XRP (CRYPTO: XRP) is approaching a pivotal technical level, even as Ripple unveiled a new lending protocol aimed at expanding the XRP Ledger’s institutional financial infrastructure.

Ripple Expands XRPL Into Credit Markets

In a Ripple blog post on June 29, Ripple introduced the XRPL Lending Protocol, an on-chain lending framework designed to expand the XRP Ledger into institutional credit markets.

This will enable loans backed by tokenized assets such as Treasuries, stablecoins, commodities and private credit without requiring holders to sell them.

Unlike traditional DeFi lending platforms, the protocol keeps credit underwriting, compliance and loan negotiations off chain while automating loan origination, interest accrual, repayments and default handling on chain.

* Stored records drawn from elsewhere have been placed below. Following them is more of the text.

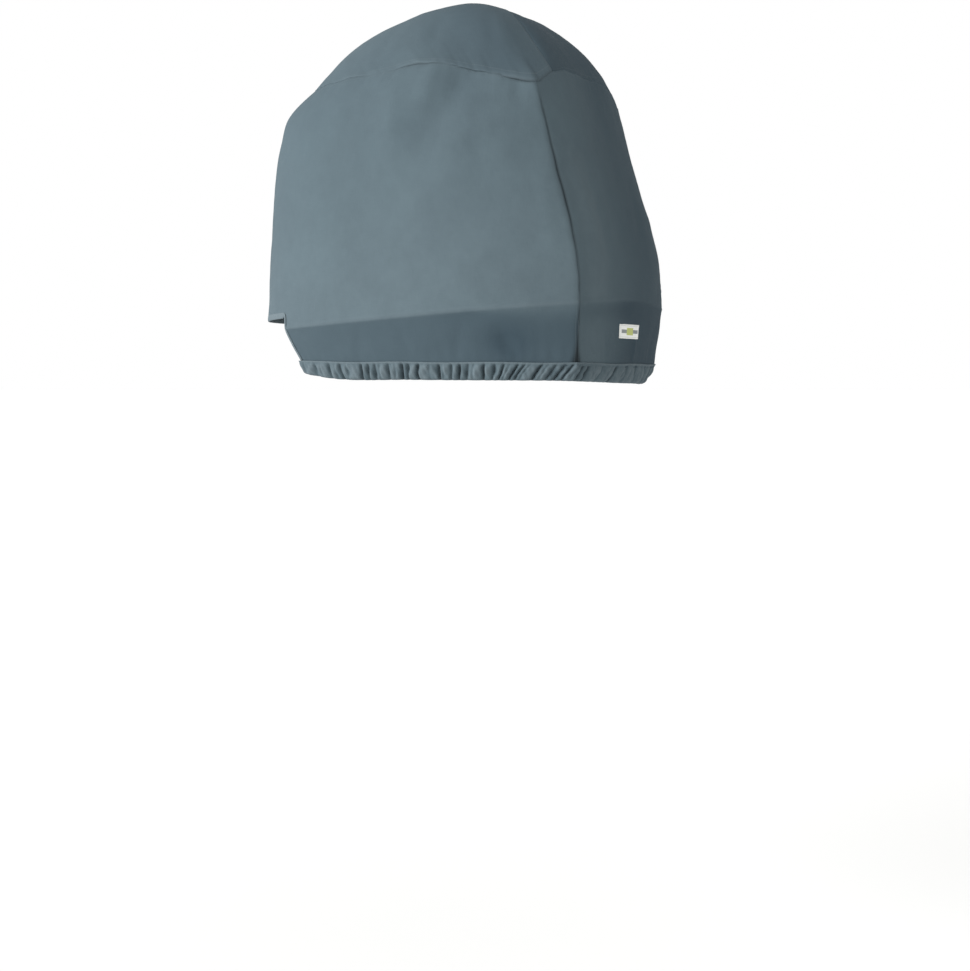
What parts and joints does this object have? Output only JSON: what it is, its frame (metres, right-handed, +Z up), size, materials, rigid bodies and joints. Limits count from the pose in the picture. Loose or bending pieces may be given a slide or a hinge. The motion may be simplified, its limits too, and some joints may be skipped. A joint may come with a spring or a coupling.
{
  "type": "outboard motor cover",
  "caption": "Fitted canvas cover for the head of an outboard motor: sewn panels, domed top, gathered elastic lower edge and a bound cut-out at the front.",
  "frame": {"origin": "the point under the crown, on the cover's middle plane, where the cover rests on the head of the motor", "axes": "+X to the stern, -X to the boat, -Y to port, +Y to starboard, +Z up as the cover sits"},
  "size_m": [0.7685, 0.582, 0.7506],
  "materials": {
    "canvas": "matt slate blue-grey polyester canvas, plain woven",
    "canvas_trim": "the same canvas, gathered over elastic and as binding",
    "label": "white woven label, plain stripes"
  },
  "bodies": {
    "root": {"side_panel_port": "canvas", "side_panel_starboard": "canvas", "back_panel": "canvas", "back_yoke": "canvas", "top_panel": "canvas", "hem_casing": "canvas_trim", "notch_binding": "canvas_trim", "back_label": "label"}
  },
  "joints": []
}
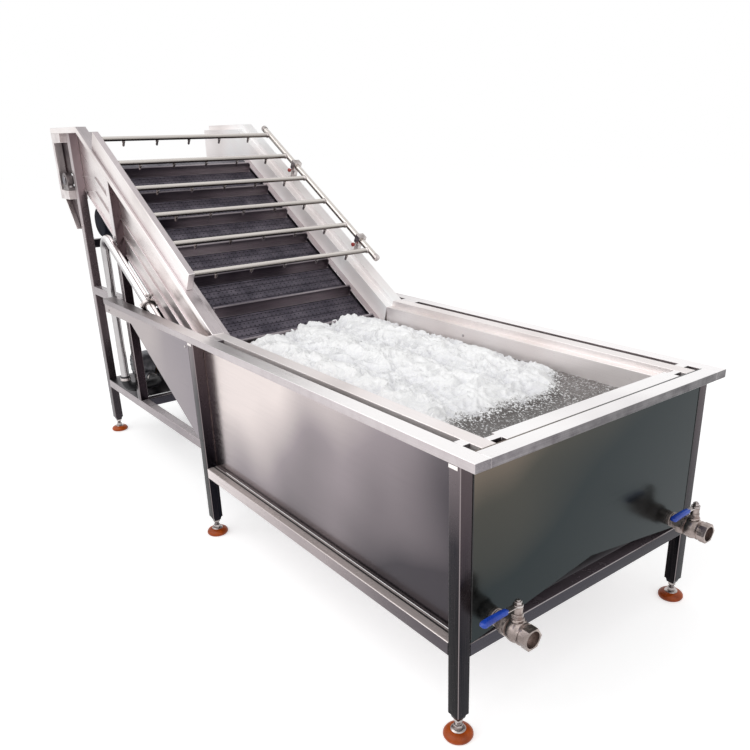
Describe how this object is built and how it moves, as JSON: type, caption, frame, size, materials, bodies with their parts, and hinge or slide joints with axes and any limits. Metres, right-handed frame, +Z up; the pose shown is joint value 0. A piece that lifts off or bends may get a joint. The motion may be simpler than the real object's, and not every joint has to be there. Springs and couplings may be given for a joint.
{
  "type": "bubble vegetable washing machine",
  "caption": "Stainless-steel bubble washer: water tank on square-tube legs, inclined flight belt that lifts produce out, spray pipes above it, blower and drain valves",
  "frame": {"origin": "on the floor, under the middle of the machine's length and width", "axes": "+X towards the drain end with the valves, +Z up, the near side faces -Y"},
  "size_m": [3.063, 1.0398, 1.51],
  "materials": {
    "stainless": "brushed stainless sheet",
    "tube_steel": "polished stainless square tube",
    "pipe_steel": "satin stainless round tube",
    "valve_steel": "cast and polished stainless",
    "bearing_steel": "cast stainless bearing housing",
    "chain_steel": "oiled steel chain",
    "belt": "dark wet steel link belt with sheet flights",
    "foot_pad": "orange-brown moulded foot",
    "motor_paint": "dark painted gearmotor",
    "blower_silver": "cast aluminium blower",
    "hose_rubber": "black rubber hose",
    "lever_vinyl": "blue vinyl-sleeved lever"
  },
  "bodies": {
    "machine": {"air_hose": "hose_rubber", "air_pipe": "pipe_steel", "belt": "belt", "belt_guides": "stainless", "blower": "blower_silver", "blower_shelf": "stainless", "drain_valve_far": "valve_steel", "drain_valve_near": "valve_steel", "drive_chain": "chain_steel", "elevator_posts": "tube_steel", "elevator_side_far": "stainless", "elevator_side_near": "stainless", "elevator_trough": "stainless", "front_legs": "tube_steel", "gearmotor": "motor_paint", "head_bearings": "bearing_steel", "head_frames": "stainless", "head_shaft": "stainless", "levelling_feet": "foot_pad", "manifold_brackets": "valve_steel", "middle_legs": "tube_steel", "pipe_clamp": "valve_steel", "rear_cross_rails": "tube_steel", "rear_legs": "tube_steel", "rear_side_rails": "tube_steel", "rim_end": "stainless", "rim_sides": "stainless", "side_covers": "stainless", "slot_bridges": "stainless", "spray_carrier": "stainless", "spray_manifold": "pipe_steel", "spray_pipes": "pipe_steel", "tail_shaft": "stainless", "tank_cross_rails": "tube_steel", "tank_end_wall": "stainless", "tank_floor": "stainless", "tank_inner_end": "stainless", "tank_inner_walls": "stainless", "tank_rear_slope": "stainless", "tank_side_rails": "tube_steel", "tank_side_walls": "stainless", "upper_side_rails": "tube_steel"},
    "near_lever": {"valve_lever_near": "lever_vinyl"},
    "far_lever": {"valve_lever_far": "lever_vinyl"}
  },
  "joints": [
    {"name": "near_valve_turn", "type": "hinge", "parent": "machine", "child": "near_lever", "pos_m": [1.47952, -0.382, 0.408], "axis": [0, 0, 1], "range_deg": [0, 90]},
    {"name": "far_valve_turn", "type": "hinge", "parent": "machine", "child": "far_lever", "pos_m": [1.47952, 0.382, 0.408], "axis": [0, 0, 1], "range_deg": [0, 90]}
  ]
}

Ripple said its dual-layer design, combining Single Asset Vaults with a standardized lending protocol, creates scalable financing infrastructure that mirrors traditional capital markets.

The lending protocol will trigger a spike in the use of Ripple’s stablecoin on-chain. XRPL which is already handling institutional settlement will assist in reducing operational complexity and enable institutions to manage more of the financial lifecycle in one place.

XRP Gearing For Volatile Move

In an X post on June 30, crypto chart analyst Ali Martinez noted XRP is nearing a decisive move, with multiple technical and on-chain indicators pointing to heightened volatility:

  1. A crucial indicator has flashed a daily buy signal, a pattern that has historically preceded one-to-four-day relief rallies.
  2. Daily active XRP addresses have climbed nearly 50% over the past two weeks, rising from roughly 23,000 to almost 40,000. Martinez cautioned that the increase in network activity may not reflect fresh buying demand.
  3. XRP’s most important support level stands at $1.06, but a daily close below $1.06 could trigger a deeper correction toward $0.80, $0.62, or even $0.51.

From a chart perspective, Martinez added that XRP has already encountered resistance at the upper boundary of its trading channel and is now drifting toward the channel’s midpoint, which aligns with the $0.70-$0.80 support zone.